OK, so, listen, this is going to be some deep nerd stuff and I won’t get offended if you stop reading now and move on with your life.
The single biggest problem that I see consistently in the spirits industry, and I’m sure it’s true of any industry as well, is that you don’t know what you don’t know.
I’ve been thinking a lot about this lately, and I started to think of it in terms of Taiji Chin Na and Bagua and rigorous epistemological pursuits. In Taiji Chin Na, you’re inside a circle and you’re moving your opponent around you. In Bagua, you’re on the outside of the circle and the idea is to move around your opponent. If you think about this in terms of knowledge about one’s profession, someone who has been inside the industry their entire career knows everything there is to know from the inside, but they lack outside perspective. People who have been on the outside of their industry for their entire careers can see inside of multiple circles, gaining a knowledge of trends that those inside the circles can’t see.
For the most part, people don’t know that their knowledge is limited by which side of the circle they are on. It’s not that they’re stupid, but you just don’t know what you don’t know.
I tweeted the above a couple of weeks ago after the 4000th time this year that someone told me they were “one of the only” something. It’s becoming an exhausting thing for me to hear as a journalist because I have to go through the process of fact-checking outrageous claims and claims of being the first, the only, or one of the few are almost always untrue. But if you’re inside the circle of knowledge looking out, you can’t see into all the other circles to know who is doing what.
You don’t know what you don’t know.
A friend reached out to me after a distillery tour a few weeks back to ask a great question. He’d been told this particular place was the first place to have thoroughbred horses in history. The story went that they’d sold their whiskey in the Southern ports and ridden horses up the Natchez Trace and that’s where thoroughbreds came from and it happened here first.
A rigorous epistemological examination of that story looks at facts and likelihood. First, historically, the story about selling whiskey in New Orleans and riding horses up the Natchez Trace is the best evidence we have for the thoroughbred connection to Kentucky. The distillery my friend visited was in Tennessee, but it’s still feasible — all the same things were happening there. The issues come in when it’s time to prove the first of something — it was a common thing to do during frontier trade so no one would have been looking into other people’s circles to see what everyone was doing, and no one would have thought to write it down. In short, it’s feasible and probably happened, but it almost certainly wasn’t the first instance from a strictly statistical standpoint.

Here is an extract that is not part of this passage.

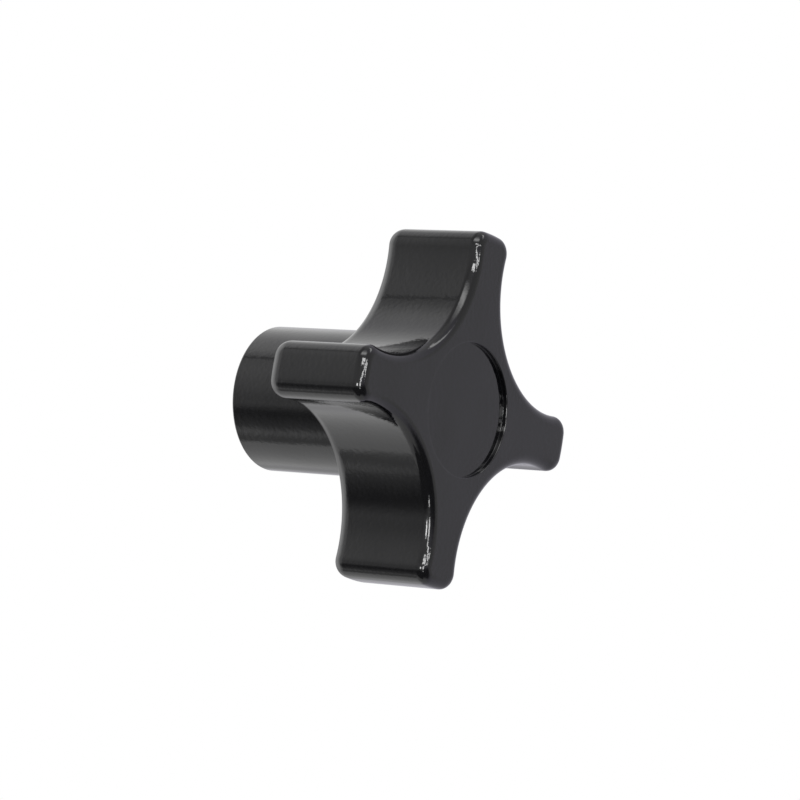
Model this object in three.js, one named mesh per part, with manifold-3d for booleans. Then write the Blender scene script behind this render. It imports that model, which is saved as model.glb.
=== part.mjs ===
// Four-arm clamping knob: a glossy moulded body around a brass insert with a blind thread.
//
// Millimetres, +Z up. The knob's axis is Y. Its hub ends in a flat seat in the plane y = 0, and its
// grip face looks along -Y. The four arms point along +X, -X, +Z and -Z.

import * as THREE from "three";
import { mergeVertices } from "three/addons/utils/BufferGeometryUtils.js";
import Module from "manifold-3d";

const wasm = await Module();
wasm.setup();

// Grip: the cross-shaped end that the hand holds.
const armCount = 4;
const armSpan = 50; // across two opposite arm tips
const gripDepth = 16.4; // the arms' thickness along the axis
const valleyRadius = 16.4; // concave arc from one arm to the next
const valleyFloor = 12.2; // from the axis to the bottom of that arc
const tipCornerRadius = 2.4; // where an arm's rounded end meets its two flanks
const frontEdgeRadius = 1.5; // rounding along the outline of the grip face
const rearEdgeRadius = 2.3; // rounding along the outline of the arms' backs

// Round recess in the middle of the grip face.
const recessDiameter = 18.7;
const recessDepth = 0.7;
const recessRimRadius = 0.2;

// Hub: the collar that stands behind the arms.
const overallHeight = 33.5; // from the hub's seat to the grip face
const hubDiameter = 20.6;
const hubEdgeRadius = 0.4; // round the seat
const hubRootRadius = 0.4; // where the hub meets the back of the arms

// Thread, metric coarse, right-handed, cut to its full depth from the seat.
const threadMajor = 10;
const threadPitch = 1.5;
const threadDepth = 20;
const drillDepth = 22;
const drillPointAngle = 118; // degrees, as on a twist drill
const mouthDiameter = 10.8; // countersink at the seat
const flankAngle = 30; // degrees, of each side of the thread's groove
const minorPerPitch = 1.0825; // how far the minor diameter is under the major one, in pitches
const rootFlatPerPitch = 1 / 8; // the flat at the groove's root, in pitches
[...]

Brands often try so desperately to get a foothold in relevance that they will try anything. I caution anyone reading about making unsubstantiated claims. It’s completely innocent — you don’t know what you don’t know — but consumers will think you are lying or trying to manipulate them. It’s not worth it.
It’s worth noting here that I love and appreciate every story I hear of how people got into this industry, why they do what they do, and how they are trying to make their mark. You are all special to me because I recognize the blood, sweat, and tears that go into what you are doing. However,
If you can’t fact-check it yourself and come up with a definitive answer, don’t make the claim.

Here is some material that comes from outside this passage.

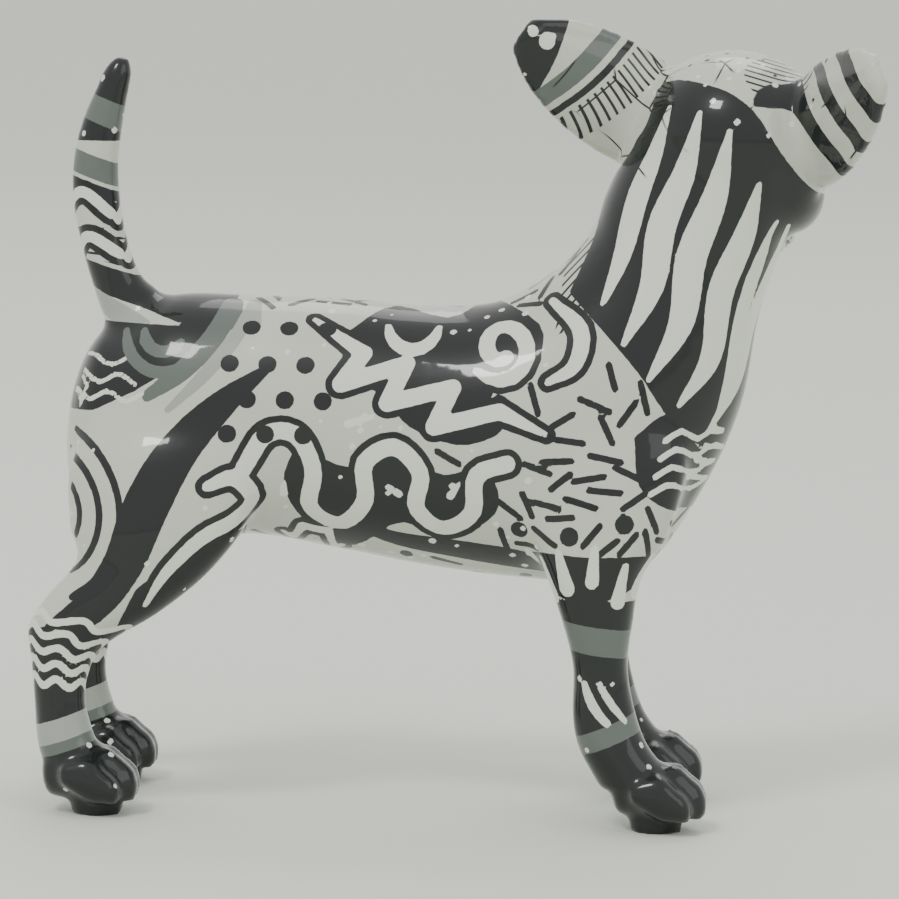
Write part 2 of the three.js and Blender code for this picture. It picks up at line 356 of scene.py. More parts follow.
def spread(values):
    # the mean of each point's neighbours
    return np.stack([np.bincount(fromPoint, weights=values[toPoint, k], minlength=count)
                     for k in range(values.shape[1])], 1) / neighbours


def outwardOf(points):
    a, b, c, d = (points[quads[:, k]] for k in range(4))
    face = np.cross(c - a, d - b)
    total = np.stack([np.bincount(quads.ravel(), weights=np.repeat(face[:, k], 4), minlength=count)
                      for k in range(3)], 1)
    return total / np.maximum(np.linalg.norm(total, axis=1), 1e-9)[:, None]


def smoothed(points, rounds):
    # shrink and swell in turn, so that the size stays
    amount = dogBody["shrink"]
    for _ in range(rounds):
        points = points + (spread(points) - points) * amount
        points = points - (spread(points) - points) * (amount * dogBody["swellBack"])
    return points


def intoFrame(points, matrix):
    inverse = np.array(matrix.inverted())
    return points @ inverse[:3, :3].T + inverse[:3, 3]


def ramp(values, low, high):
    t = np.clip((values - low) / (high - low), 0, 1)
    return t * t * (3 - 2 * t)


coords = smoothed(coords, dogBody["stepRounds"])
inHead = intoFrame(coords, headTurn)
inFace = intoFrame(coords, faceTurn)
earShare = {}
nearEar = np.zeros(count)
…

The especially harmful way I’ve seen this play out repeatedly is in offensive branding, and it happens because of hegemony and echo chambers. One particularly offensive brand was created within the last decade. For a long time, including after I’d met the executive team behind it, I assumed it was greenlighted because a bunch of men thought it sounded cool and there were no other viewpoints to challenge their assessment. I recently found out that brand did have a woman rep for a long time, and I was stunned to discover this fact. But then I realized she’s a woman trying to make it in a boys’ club and did not have the status to be able to say maybe this isn’t the way to go.
When you have a bunch of people inside the circle who are really good at what they do, it’s hard to challenge that. When I have personally said to people in the past that I don’t think this is a great idea, they blow me off, and rightfully so — I am not paid by them to give my expert opinion and they have paid experts from inside their circle to research facts and present opinions.
I’m just one asshole with an opinion on the outside of their circle.
Progress dies in a vacuum. Ideas and opinions should be able to stand up to rigorous challenge*. Success comes from challenging the status quo and inviting in differences of opinion.
It all starts with recognizing which side of the circle you are on.
*That doesn’t mean you should blow off the lived experiences of marginalized people and I’m sad I have to make that distinction, but from the outside of the circle, I know I need to. Le sigh.